Is academic boycott a violation of freedom of speech?

  • Freedom of speech is a selectively given freedom that is not available to everyone. Palestinians have been robbed of their freedom of speech time and again by Israel’s illegal occupation, which silences any form of Palestinian resistance. Moreover, Israel’s occupation makes it virtually impossible for students to get to school or university. Historically, Israel has also closed down many Palestinian universities, for months at a time, as a punitive measure against Palestinians during times of resistance, for example during the First Intifada. Israeli academia and academic institutions are also complicit in perpetuating the erasure of Palestinian culture, history, and resistance. The specific academic boycott call can be found here [http://www.pacbi.org/etemplate.php?id=1045].

Why do you call Israel an “apartheid state”?

  • The word apartheid has been used in reference to the state of Israel because it has different systems for different people: Palestinian/Arab citizens of Israel are tried under military law, whereas Jewish Israeli citizens are tried under civil Israeli law. There are different roads for Palestinians and Israelis: the ones Palestinians are forced to use are longer, take longer, and/or don’t go to certain places. Israeli apartheid fits the legal definition of apartheid, outlined in Article 7 of the Rome Statute of the International Criminal Court as a crime against humanity: “The ‘crime of apartheid’ means inhumane acts of a character similar to those referred to in paragraph 1, committed in the context of an institutionalised regime of systematic oppression and domination by one racial group over any other racial group or groups and committed with the intention of maintaining that regime.
  • Israel’s architecture of occupation can also be related to the regime of apartheid in South Africa that ended in 1994. While we recognize that there are fundamental technical differences between Israel’s occupation and South Africa’s former apartheid system (such as the different situation depending on whether one is a Palestinian citizen of Israel, a Palestinian living in East Jerusalem, or a Palestinian living in the West Bank or Gaza; South African apartheid was also not the same kind of military occupation; Palestinian citizens of Israel are “officially” entitled to equal rights in Israel as citizens, as opposed to Palestinians living in the occupied territories. This official equality, makes the situation for Palestinian citizens of Israel very different from the legal discrimination in South Africa, where the laws of the state explicitly discriminated against blacks), Palestinians and South Africans have both been subject to apartheid and have had similar lived realities and experiences. Many South Africans who lived under apartheid visit Palestine and reaffirm that Israel’s occupation is even worse than the apartheid system. (In an article of The Guardian, the Archbishop Desmond Tutu argues that he’s “…been very deeply distressed in my visit to the Holy Land; it reminded me so much of what happened to us black people in South Africa. I have seen the humiliation of the Palestinians at checkpoints and roadblocks, suffering like us when young white police officers prevented us from moving about.”).

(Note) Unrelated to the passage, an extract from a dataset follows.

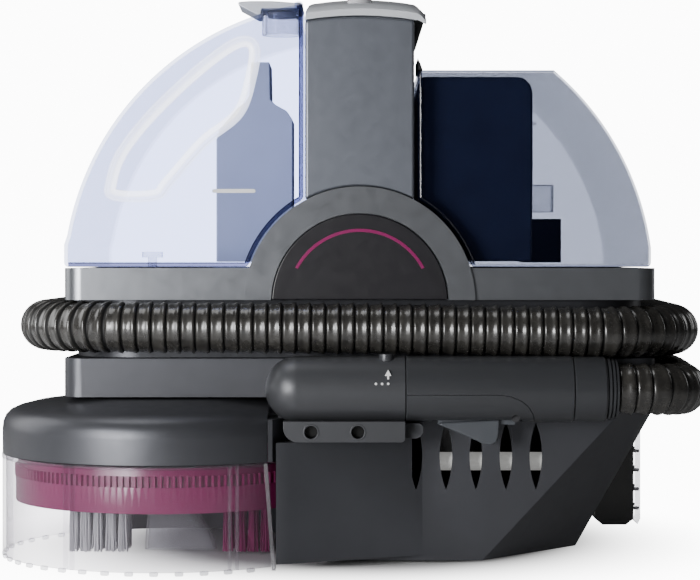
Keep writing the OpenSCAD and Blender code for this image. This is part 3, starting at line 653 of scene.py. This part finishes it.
def build_tower():
    front = prism("tower_face", tower_outline(), "XZ", FRONT + 1.2, -40)
    finished(front, "tower_grey", "body", "tower_front", bevel=1.8, segments=4, angle=40)
    rear = prism("tower_back", tower_outline(), "XZ", -39.6, TANK_BACK - 2)
    cut(rear, box("hand", (-60, -50, 300), (60, 92, 345)))
    cut(rear, cylinder("hole", (0, TANK_BACK - 8, 318), 9.3, 12, "Y"))
    finished(rear, "tower_grey", "body", "tower_rear", bevel=1.6, segments=3, angle=40)


# Height of the handle's top along the machine: (y, z)
CAP_LINE = [(-113.3, 345.0), (-109, 348.2), (-100, 350.2), (-80, 353.0), (-40, 359.6), (0, 364.8),
            (40, 367.6), (90, 367.0), (116, 364.2), (123, 361), (126, 356.5)]


def cap_section(top):
    """The handle's cross-section below a given top height, left foot first."""
    left = [(-TOWER_HALF, CAP_LOW), (-TOWER_HALF, top - 5.5), (-33.2, top - 3.6), (-31, top - 2.6)]
    crown = [(-31 + 66 * t / 12, top - 2.6 * (1 - math.sin(math.pi * (0.12 + 0.76 * t / 12))) / 0.64)
             for t in range(1, 12)]
    right = [(36, top - 3.0), (38.5, top - 4.6), (40.8, top - 7.2), (41.6, top - 9.4), (40.8, top - 9.9),
             (38.6, top - 8.4), (36, top - 7.2), (TOWER_HALF, top - 7.4), (TOWER_HALF, CAP_LOW)]
    foot = [(x, CAP_LOW + 2.7 * (1 - (x / TOWER_HALF) ** 2)) for x in (24, 12, 0, -12, -24)]
    return left + crown + right + foot


def build_cap():
    cap = loft("handle_cap", [[(x, y, z) for x, z in cap_section(top)] for y, top in CAP_LINE])
    for y in (-92, -66):
        cut(cap, cylinder("bore", (0, y, 343.9), 8.3, 30))
    finished(cap, "cap_grey", "body", "top_cap", bevel=0.7, segments=2, angle=55)
    hook = [(34.3, 334.5), (34.3, 341.2), (38.6, 341.8), (41.0, 343.2), (41.6, 341.6), (40.4, 339.0),
            (37.0, 335.0)]
    finished(prism("lip_liner", hook, "XZ", -104, 92), "black_rubber", "body", "handle_insert", bevel=0.5)
    pad = prism("handle_pad", round_rect((-30, -34), (24, 86), (6,) * 4), "XY", 335.8, 339.5)
    finished(pad, "black_rubber", "body", bevel=1.2)


build_deck()
build_badge()
build_tower()
build_cap()

# ---- tanks -----------------------------------------------------------------------------------
def shelled(obj, wall=2.2):
    mod = obj.modifiers.new("wall", "SOLIDIFY")
    mod.thickness = wall * MM
    mod.offset = -1
    mod.use_even_offset = True
    return baked(obj)


def clean_outline():
    cx, cz, r = -7.4, 172.7, 178.0
    x_left, x_right = -184.6, -35.2
    a_left = math.degrees(math.acos((x_left + 2 - cx) / r))
    a_right = math.degrees(math.acos((x_right - cx) / r))
    dome = arc(cx, cz, r, a_right, a_left, 48)
    arch_top = math.degrees(math.asin(math.sqrt(1 - (x_right / (ARCH_R + 1.2)) ** 2)))
    arch_low = math.degrees(math.asin((TANK_FLOOR - ARCH_Z) / (ARCH_R + 1.2)))
    under = arc(0, ARCH_Z, ARCH_R + 1.2, 180 - arch_low, 180 - arch_top, 20)
    return dome + [(x_left, TANK_FLOOR + 14), (x_left, TANK_FLOOR)] + under


FINGER_RECESS = [(-155, 237), (-153, 229), (-128, 229), (-120, 237), (-98, 262), (-76, 280), (-68, 302),
                 (-66, 321), (-76, 324), (-98, 309), (-128, 281), (-148, 256)]


def edged(obj, edge, side, near):
    """Gives the faces that near() picks the edge look, a painted shade for the dark lines that refraction
    draws where the wall is seen edge-on, and the other side walls the side look.
    """
    obj.data.materials.append(MATERIALS[edge])
    obj.data.materials.append(MATERIALS[side])
    for poly in obj.data.polygons:
        centre = poly.center / MM
        if near(centre):
            poly.material_index = 1
        elif abs(poly.normal.y) < 0.5 and centre.y > TANK_FRONT + 9:
            poly.material_index = 2


# Where the clean tank's painted edge shade goes: its right edge, the arch and the floor, near the front.
def clean_edge(p):
    radial = math.hypot(p.x, p.z - ARCH_Z)
    side = p.x > -38.8 or radial < ARCH_R + 4.2 or p.z < TANK_FLOOR + 3
    return side and p.y < TANK_FRONT + 20 and p.x > -181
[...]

Does the BDS movement at McGill include an academic boycott and why?

  • Yes. The academic boycott is an integral part of the call for BDS. McGill has ties with Israeli institutions, and the one we are currently working toward cutting ties with the Technion – Israel Institute of Technology, which is a key agent in Israel’s military-industrial complex. Through cooperative research programs with Israeli weapons corporations such as Elbit and Rafael, and programs with the Israeli military, Technion participates in the creation and development of technology funded by arms profiteers and the Israeli military. The arms technology/research that is developed at Technion has been used by the Israeli state and military in a variety of guises.

Why bring the BDS movement to a university campus?

  • Universities have always been locales of activism and dissent, as well as hubs of critical thinking. BDS is no different. University can often be a good place to get people engaged and thinking critically about Israel and its policies towards Palestinians. Universities have always been at the forefront of radical change on the national level, for example, in the fight against apartheid South Africa.

Why is BDS relevant to McGill? Why should McGill be involved in something as far away as Palestine/Israel?

  • There are many Palestinian students at McGill that are continuously affected by Israel’s discriminatory policies – whether they have family there or are in the diaspora and don’t have the right to return or sometimes even visit their country. These students are affected on a daily basis by Israel’s policies. McGill is also directly implicated and complicit in the Israeli occupation, as it is invested in multiple companies that profit from the occupation.